═══ WORKING DATA

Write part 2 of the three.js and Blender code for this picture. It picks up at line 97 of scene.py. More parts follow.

══════
═══ WORKING DATA

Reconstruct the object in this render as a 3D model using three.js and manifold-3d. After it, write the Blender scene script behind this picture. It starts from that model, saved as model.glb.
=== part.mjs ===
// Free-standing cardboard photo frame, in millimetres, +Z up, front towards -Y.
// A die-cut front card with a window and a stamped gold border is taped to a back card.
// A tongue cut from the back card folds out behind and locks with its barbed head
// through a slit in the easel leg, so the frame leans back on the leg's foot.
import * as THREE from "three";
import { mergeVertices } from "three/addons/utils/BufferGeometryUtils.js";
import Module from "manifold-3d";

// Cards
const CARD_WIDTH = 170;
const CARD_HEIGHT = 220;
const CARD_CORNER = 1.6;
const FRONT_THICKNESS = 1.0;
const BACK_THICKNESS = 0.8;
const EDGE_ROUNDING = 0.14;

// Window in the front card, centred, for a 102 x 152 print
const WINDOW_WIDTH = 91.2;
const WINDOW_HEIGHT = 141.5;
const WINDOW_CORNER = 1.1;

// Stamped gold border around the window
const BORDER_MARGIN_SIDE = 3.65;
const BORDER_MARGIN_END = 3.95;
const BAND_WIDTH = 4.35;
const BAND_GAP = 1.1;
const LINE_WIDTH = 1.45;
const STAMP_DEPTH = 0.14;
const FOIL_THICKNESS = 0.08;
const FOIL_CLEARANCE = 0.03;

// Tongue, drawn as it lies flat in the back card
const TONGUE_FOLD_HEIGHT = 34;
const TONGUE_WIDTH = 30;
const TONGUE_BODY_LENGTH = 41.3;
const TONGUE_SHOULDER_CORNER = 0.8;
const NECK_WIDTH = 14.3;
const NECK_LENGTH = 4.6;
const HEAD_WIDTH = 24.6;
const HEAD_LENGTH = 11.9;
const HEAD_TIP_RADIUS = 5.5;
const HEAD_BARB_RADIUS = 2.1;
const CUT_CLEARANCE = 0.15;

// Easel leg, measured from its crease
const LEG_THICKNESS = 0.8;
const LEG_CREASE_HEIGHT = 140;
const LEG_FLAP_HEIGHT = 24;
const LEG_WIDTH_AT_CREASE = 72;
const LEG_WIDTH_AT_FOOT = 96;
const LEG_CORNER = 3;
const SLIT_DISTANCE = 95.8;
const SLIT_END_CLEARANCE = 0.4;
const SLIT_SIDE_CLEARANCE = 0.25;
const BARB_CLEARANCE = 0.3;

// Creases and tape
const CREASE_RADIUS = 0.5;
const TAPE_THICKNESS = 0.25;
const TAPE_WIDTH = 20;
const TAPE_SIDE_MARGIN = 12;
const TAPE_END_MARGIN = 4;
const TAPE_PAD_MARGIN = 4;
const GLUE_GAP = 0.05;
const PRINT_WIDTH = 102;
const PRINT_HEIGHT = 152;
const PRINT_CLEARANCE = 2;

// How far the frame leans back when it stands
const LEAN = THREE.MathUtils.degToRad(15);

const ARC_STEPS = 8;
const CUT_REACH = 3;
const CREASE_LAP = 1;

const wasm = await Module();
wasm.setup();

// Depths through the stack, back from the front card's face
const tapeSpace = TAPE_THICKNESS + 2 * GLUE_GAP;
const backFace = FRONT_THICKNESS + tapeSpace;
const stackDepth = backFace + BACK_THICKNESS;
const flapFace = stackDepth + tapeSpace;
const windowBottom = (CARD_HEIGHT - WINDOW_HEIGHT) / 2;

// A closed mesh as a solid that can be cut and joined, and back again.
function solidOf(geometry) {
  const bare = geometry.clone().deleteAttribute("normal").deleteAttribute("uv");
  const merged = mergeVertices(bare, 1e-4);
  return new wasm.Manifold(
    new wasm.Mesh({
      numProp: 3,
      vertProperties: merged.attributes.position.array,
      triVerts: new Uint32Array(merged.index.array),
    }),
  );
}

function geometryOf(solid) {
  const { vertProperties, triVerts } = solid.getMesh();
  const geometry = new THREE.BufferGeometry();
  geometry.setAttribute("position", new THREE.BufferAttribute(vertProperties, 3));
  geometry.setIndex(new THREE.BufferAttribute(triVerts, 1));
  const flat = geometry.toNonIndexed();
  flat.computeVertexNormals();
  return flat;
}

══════

YOUR GOAL: Repeat exactly, and only, the lines from the one containing "Reconstruct the object" through the one containing "const WINDOW_CORNER = 1.1;", both included.

FINAL ANSWER:
Reconstruct the object in this render as a 3D model using three.js and manifold-3d. After it, write the Blender scene script behind this picture. It starts from that model, saved as model.glb.
=== part.mjs ===
// Free-standing cardboard photo frame, in millimetres, +Z up, front towards -Y.
// A die-cut front card with a window and a stamped gold border is taped to a back card.
// A tongue cut from the back card folds out behind and locks with its barbed head
// through a slit in the easel leg, so the frame leans back on the leg's foot.
import * as THREE from "three";
import { mergeVertices } from "three/addons/utils/BufferGeometryUtils.js";
import Module from "manifold-3d";

// Cards
const CARD_WIDTH = 170;
const CARD_HEIGHT = 220;
const CARD_CORNER = 1.6;
const FRONT_THICKNESS = 1.0;
const BACK_THICKNESS = 0.8;
const EDGE_ROUNDING = 0.14;

// Window in the front card, centred, for a 102 x 152 print
const WINDOW_WIDTH = 91.2;
const WINDOW_HEIGHT = 141.5;
const WINDOW_CORNER = 1.1;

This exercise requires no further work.